Sources Fall/Winter 2025

Rambam supports his analysis of Chanukah by referring to the Talmudic discussion of the sotah, the wife suspected of adultery, where maintaining shalom bayit requires the erasure of the name of God (Num. 5:23). Here and in the midrash above, we cannot ignore God’s own willingness to allow God’s opinion and honor to be superseded for the sake of peace! Melamed and other messianic warriors who eschew peace pursue their goal in the name of God, but in these stories, our tradition’s peace seekers achieve their goal by overriding and erasing God’s name. I think that the lesson we must learn is that too much God is dangerous. What we desperately need is more humanity. We need a religious humanism that can serve as a control on too much God, messianic politics, and the excesses of nationalism. 

Peace must be the ultimate religious value!

***

In a story generally attributed to Rabbi Abraham Joshua Heschel, there was a remote town that had all the necessary institutions but lacked a watchmaker.

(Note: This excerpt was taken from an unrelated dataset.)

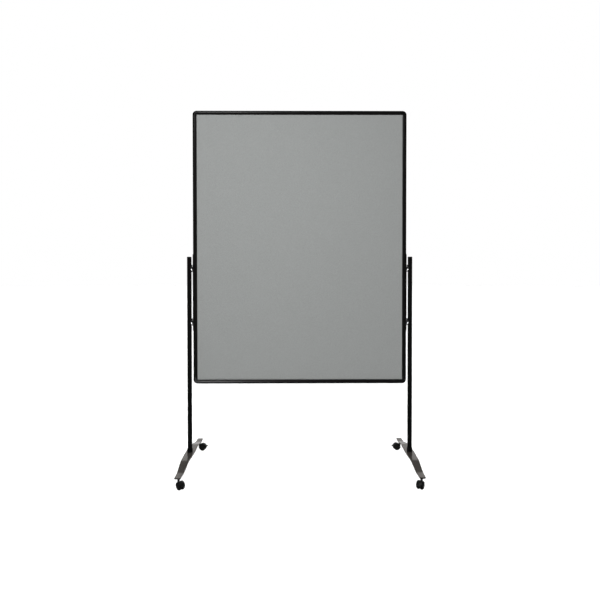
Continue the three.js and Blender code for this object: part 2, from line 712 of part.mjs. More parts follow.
// A cylinder across the castor, centred on the pedal's pivot
function acrossPivot(radius, halfLength) {
  return axialCylinder(radius, -halfLength, halfLength, FIT_ROUND)
    .translate(PEDAL_PIVOT_X, 0, PEDAL_PIVOT_Z);
}

// A side outline in X and Z, extruded across the castor and moved to the pedal's pivot
function pedalPiece(outline, halfLength) {
  return extruded(shapeFrom(outline), 2 * halfLength)
    .rotateX(Math.PI / 2)
    .translate(PEDAL_PIVOT_X, halfLength, PEDAL_PIVOT_Z);
}

// Fenders over both wheels on a central web, with a neck for the pintle and a bead for the pedal
function castorHood() {
  const far = 60; // beyond every side of the castor
  const fenderEdge = (x) => FENDER_EDGE_Z + FENDER_EDGE_SLOPE * x;
  const above = (edgeAt) => toSolid(extruded(
    shapeFrom([[-far, edgeAt(-far)], [far, edgeAt(far)], [far, far], [-far, far]]), 2 * far,
  )
    .rotateX(Math.PI / 2)
    .translate(0, far, 0));
  const shoulder = shoulderPairs(HOOD_RADIUS, HOOD_HALF_WIDTH, HOOD_SHOULDER);
  const drum = toSolid(onAxle(turned([
    [0, -HOOD_HALF_WIDTH],
    ...shoulder.map(([r, z]) => [r, -z]).reverse(),
    ...shoulder,
    [0, HOOD_HALF_WIDTH],
  ], FIT_ROUND)));
  const disc = toSolid(onAxle(uprightCylinder(HOOD_RADIUS, -RIB_HALF, RIB_HALF, FIT_ROUND)));
  const fenders = drum.intersect(above(fenderEdge));
  const web = disc.intersect(above(() => WEB_EDGE_Z));
  const neck = toSolid(uprightCylinder(NECK_RADIUS, PINTLE_BOTTOM - 3, COLLAR_BOTTOM - 0.2, FIT_ROUND));
  const bead = toSolid(acrossPivot(BEAD_RADIUS, BEAD_HALF_LENGTH));
  const wheelEnd = RIB_HALF + WHEEL_PLAY + WHEEL_WIDTH;
  const wheelSpace = (sign) => onAxle(turned([
    [0, RIB_HALF],
    [WHEEL_RADIUS + WHEEL_SPACE, RIB_HALF],
    ...shoulderPairs(WHEEL_RADIUS + WHEEL_SPACE, wheelEnd, WHEEL_SHOULDER),
    [WHEEL_RADIUS + WHEEL_SPACE - WHEEL_SHOULDER.deep, far],
    [0, far],
  ], FIT_ROUND), sign);
  const pedalSlot = [[0, 1.25], [-0.4, 0], [0, -1.25], [7.5, -3.2], [7.5, 2.6]];
  return toGeometry(cut(
    fenders.add(web).add(neck).add(bead),
    wheelSpace(-1),
    wheelSpace(1),
    onAxle(uprightCylinder(boreFor(AXLE_RADIUS), -far, far, FIT_ROUND)),
    uprightCylinder(boreFor(PINTLE_RADIUS), PINTLE_BOTTOM - 0.5, far, FIT_ROUND),
    acrossPivot(boreFor(BARREL_RADIUS), BARREL_HALF_LENGTH + 0.2),
    pedalPiece(pedalSlot, BARREL_HALF_LENGTH + 0.2),
  ));
}

function castorAxle() {
  const half = RIB_HALF + WHEEL_PLAY + AXLE_DEPTH;
  return onAxle(uprightCylinder(AXLE_RADIUS, -half, half, FIT_ROUND));
}

// Solid wheel with a well-rounded outer shoulder and a blind bore; sign picks its side
function castorWheel(sign) {
  const start = RIB_HALF + WHEEL_PLAY;
  const boreEnd = start + AXLE_DEPTH + 0.4;
  const halfFacet = Math.PI / FIT_ROUND;
  const rim = WHEEL_RADIUS / Math.cos(halfFacet); // puts the middle of a facet on the floor
  const wheel = turned([
    [0, boreEnd],
    [boreFor(AXLE_RADIUS), boreEnd],
    [boreFor(AXLE_RADIUS), start],
    [rim - 1.2, start],
    [rim, start + 1.2],
    ...shoulderPairs(rim, start + WHEEL_WIDTH, WHEEL_SHOULDER),
    [WHEEL_RADIUS - WHEEL_SHOULDER.deep - 1, start + WHEEL_WIDTH + 0.6],
    [0, start + WHEEL_WIDTH + 1.2],
  ], FIT_ROUND);
  return onAxle(wheel.rotateZ(halfFacet), sign);
}

// Brake pedal: a barrel snapped into the hood's bead, with a foot tab
function castorPedal() {
  const tab = [[0, -0.9], [6.5, 0], [7.8, 1.4], [7, 2.4], [5.6, 1.9], [0, 0.9]];
  return toGeometry(join(
    pedalPiece(tab, BARREL_HALF_LENGTH - 0.2),
    acrossPivot(BARREL_RADIUS, BARREL_HALF_LENGTH),
  ));
}

function castorGroup({ name, side, end, swivel }) {
  const castor = new THREE.Group();
  castor.add(mesh(`castor_hood_${name}`, castorHood(), castorPlastic()));
  castor.add(mesh(`castor_axle_${name}`, castorAxle(), polishedSteel()));
  castor.add(mesh(`castor_wheel_${name}_a`, castorWheel(-1), castorPlastic()));
  castor.add(mesh(`castor_wheel_${name}_b`, castorWheel(1), castorPlastic()));
  castor.add(mesh(`castor_pedal_${name}`, castorPedal(), castorPlastic()));
  castor.add(mesh(`castor_stem_${name}`, castorStem(), blackSteel()));
  castor.position.set(side * POST_X, end * CASTOR_Y, 0);
  castor.rotation.z = THREE.MathUtils.degToRad(swivel);
  return castor;
}

// ---------------------------------------------------------------- assembly

const wall = new THREE.Group();
wall.name = 'partition_wall';
wall.add(boardGroup());

const hangerLeft = hangerGroup('left');
hangerLeft.rotation.z = Math.PI;
wall.add(hangerLeft, hangerGroup('right'));

const standLeft = standGroup('left');
standLeft.rotation.z = Math.PI;
standLeft.position.x = -POST_X;
const standRight = standGroup('right');
standRight.position.x = POST_X;
wall.add(standLeft, standRight);

CASTORS.forEach((castor) => wall.add(castorGroup(castor)));

export default wall;
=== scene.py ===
"""A mobile pinboard wall in a white studio: felt board, black frame, two posts, arched feet, castors.

Metres, +Z up, front towards -Y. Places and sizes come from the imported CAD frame.
"""

import json
import math

import bmesh
import bpy
from mathutils import Matrix, Vector, noise

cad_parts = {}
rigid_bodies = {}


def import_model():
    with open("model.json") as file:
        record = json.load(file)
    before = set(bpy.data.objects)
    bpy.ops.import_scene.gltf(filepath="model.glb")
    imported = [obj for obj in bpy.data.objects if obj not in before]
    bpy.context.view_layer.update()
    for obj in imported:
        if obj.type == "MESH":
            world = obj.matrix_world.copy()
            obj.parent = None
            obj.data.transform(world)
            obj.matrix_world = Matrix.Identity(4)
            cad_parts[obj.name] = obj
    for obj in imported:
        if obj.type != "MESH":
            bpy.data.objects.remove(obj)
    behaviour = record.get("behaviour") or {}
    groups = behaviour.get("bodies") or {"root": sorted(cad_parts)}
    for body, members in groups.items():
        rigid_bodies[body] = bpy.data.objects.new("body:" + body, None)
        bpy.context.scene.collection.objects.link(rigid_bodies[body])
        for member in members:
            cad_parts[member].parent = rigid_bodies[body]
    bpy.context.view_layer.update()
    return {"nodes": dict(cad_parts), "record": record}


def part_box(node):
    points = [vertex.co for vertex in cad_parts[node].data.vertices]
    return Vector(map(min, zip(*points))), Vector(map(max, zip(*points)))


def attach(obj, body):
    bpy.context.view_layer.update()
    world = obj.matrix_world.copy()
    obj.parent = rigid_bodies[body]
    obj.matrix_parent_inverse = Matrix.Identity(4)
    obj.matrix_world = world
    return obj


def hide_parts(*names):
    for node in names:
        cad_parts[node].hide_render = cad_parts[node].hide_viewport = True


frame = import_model()
RECORD = frame["record"]
BODY_OF = {node: body for body, nodes in RECORD["behaviour"]["bodies"].items() for node in nodes}
SLOT_OF = {part["node"]: part["material_slot"] for part in RECORD["subparts"]}
JOINTS = {joint["name"]: joint for joint in RECORD["behaviour"]["joints"]}

MM = 0.001
SIDES = ("left", "right")
LEVELS = ("lower", "upper")
CASTORS = ("front_left", "rear_left", "front_right", "rear_right")

# Segments around a turned piece.
SEGMENTS_SCREW = 40
SEGMENTS_BOLT = 48
SEGMENTS_ROUND = 64
SEGMENTS_WHEEL = 72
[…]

Over the years, the town’s clocks and watches became annoyingly inaccurate, leading all of the townspeople except for one stubborn individual to stop winding their clocks. When, one day years later, a watchmaker suddenly appeared in town, the only clock that he could repair was the one that had been consistently wound; the abandoned clocks had simply grown too rusty to be fixed. The moral is obvious: We must keep on talking about the possibility of peace. If we cease doing so, our discourse will become rusty—hopeless and even violent—leaving us unable to recognize a genuine offer of peace when it is proposed and allowing us to grow so skeptical that we may actually deny the desirability of peace. We must keep on winding the clocks; we must keep the dream of peace alive.